- _What the exercise asks_
Write out all of the data without omission, exactly as shown.

- _Supplied material_
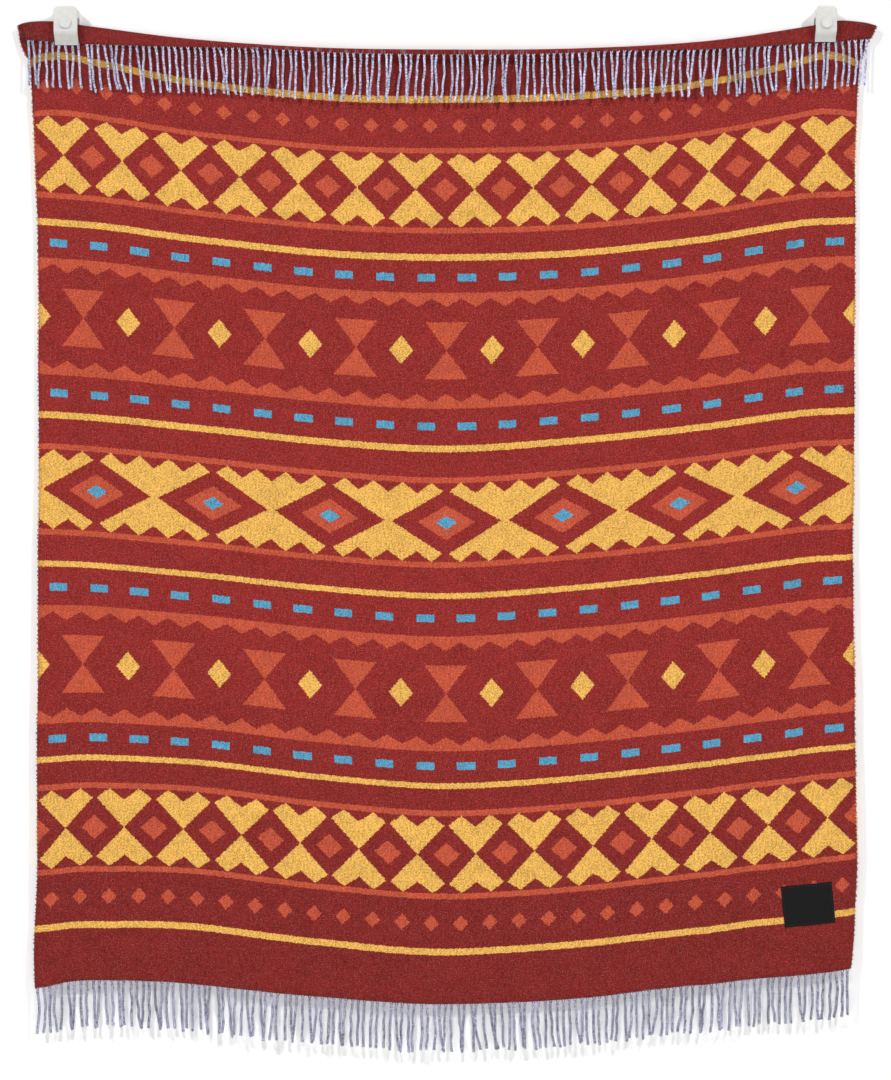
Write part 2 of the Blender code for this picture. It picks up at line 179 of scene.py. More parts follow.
# Upright sections, in millimetres: heights below the origin of the fold, the turned-over end and four weft
# lines; the fold's radius; and how far the cloth behind the fold is from the wall.
Section = namedtuple("Section", "across fold flap roll stand upper middle lower hem")
SECTIONS = (
    Section(0.000, -1, 23.5, 2.2, 6.5, 230, 679, 1511, 1609),
    Section(0.006, -5, 24, 2.1, 6.4, 230.6, 679.3, 1510, 1607.5),
    Section(0.020, -8, 25, 1.9, 6.2, 232, 680, 1508, 1604),
    Section(0.045, -8, 28, 1.5, 5.8, 235, 682, 1503, 1596),
    Section(0.080, -0.5, 30.5, 1.8, 6.0, 240, 686, 1501, 1593),
    Section(0.200, 22, 36.5, 4.0, 7.0, 263, 703, 1507, 1602),
    Section(0.350, 38, 41, 7.5, 8.5, 285, 725, 1532, 1622),
    Section(0.500, 42, 44.5, 9.0, 9.0, 292, 737, 1548, 1634),
    Section(0.650, 39.5, 44, 7.5, 8.5, 286, 724, 1536, 1626),
    Section(0.800, 26, 40.5, 4.0, 7.0, 265, 703, 1514, 1604),
    Section(0.920, 0.5, 29.5, 1.8, 6.0, 238, 680, 1494, 1588),
    Section(0.955, -9.5, 26, 1.5, 5.8, 232, 675, 1487, 1583),
    Section(0.985, -6.5, 23, 1.9, 6.2, 230, 673, 1483, 1578),
    Section(1.000, -1, 21.5, 2.2, 6.5, 229, 672, 1480, 1575),
)
WEFT_LINES = (("upper", 274 * MM), ("middle", 716 * MM), ("lower", 1527 * MM), ("hem", CLOTH_LENGTH))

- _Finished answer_
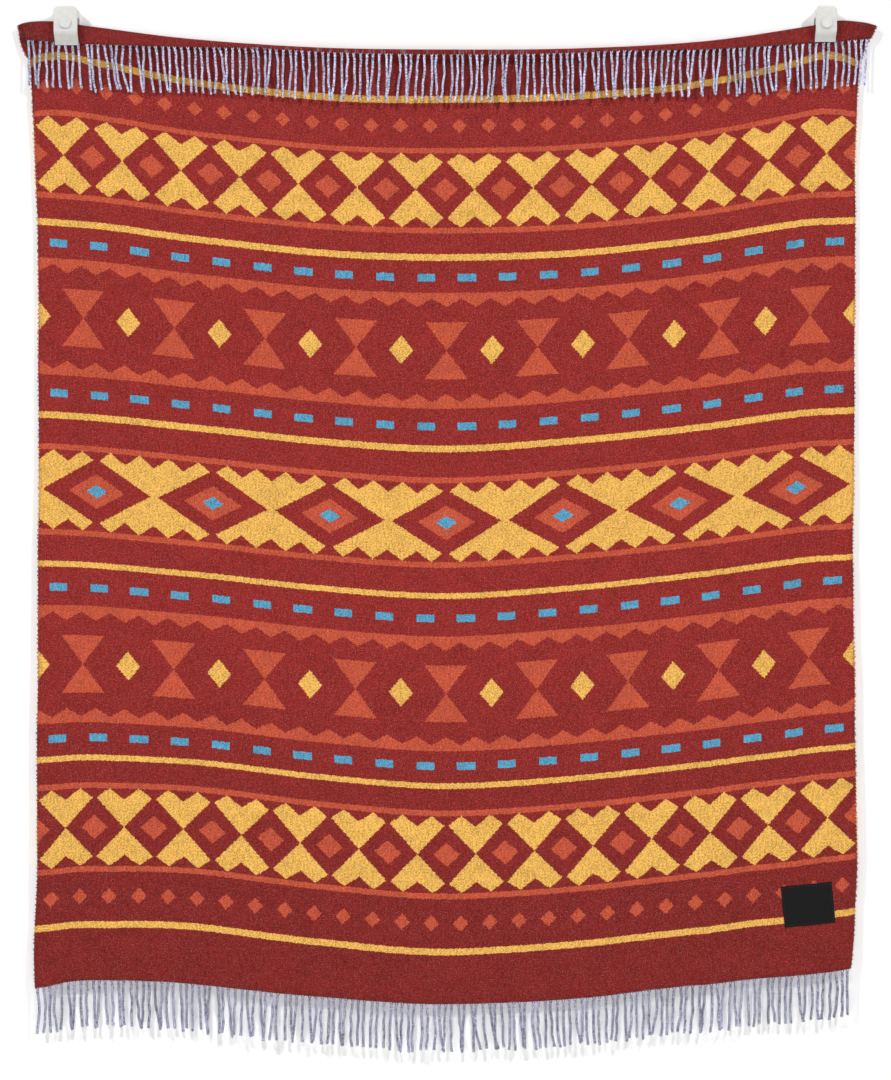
Write part 2 of the Blender code for this picture. It picks up at line 179 of scene.py. More parts follow.
# Upright sections, in millimetres: heights below the origin of the fold, the turned-over end and four weft
# lines; the fold's radius; and how far the cloth behind the fold is from the wall.
Section = namedtuple("Section", "across fold flap roll stand upper middle lower hem")
SECTIONS = (
    Section(0.000, -1, 23.5, 2.2, 6.5, 230, 679, 1511, 1609),
    Section(0.006, -5, 24, 2.1, 6.4, 230.6, 679.3, 1510, 1607.5),
    Section(0.020, -8, 25, 1.9, 6.2, 232, 680, 1508, 1604),
    Section(0.045, -8, 28, 1.5, 5.8, 235, 682, 1503, 1596),
    Section(0.080, -0.5, 30.5, 1.8, 6.0, 240, 686, 1501, 1593),
    Section(0.200, 22, 36.5, 4.0, 7.0, 263, 703, 1507, 1602),
    Section(0.350, 38, 41, 7.5, 8.5, 285, 725, 1532, 1622),
    Section(0.500, 42, 44.5, 9.0, 9.0, 292, 737, 1548, 1634),
    Section(0.650, 39.5, 44, 7.5, 8.5, 286, 724, 1536, 1626),
    Section(0.800, 26, 40.5, 4.0, 7.0, 265, 703, 1514, 1604),
    Section(0.920, 0.5, 29.5, 1.8, 6.0, 238, 680, 1494, 1588),
    Section(0.955, -9.5, 26, 1.5, 5.8, 232, 675, 1487, 1583),
    Section(0.985, -6.5, 23, 1.9, 6.2, 230, 673, 1483, 1578),
    Section(1.000, -1, 21.5, 2.2, 6.5, 229, 672, 1480, 1575),
)
WEFT_LINES = (("upper", 274 * MM), ("middle", 716 * MM), ("lower", 1527 * MM), ("hem", CLOTH_LENGTH))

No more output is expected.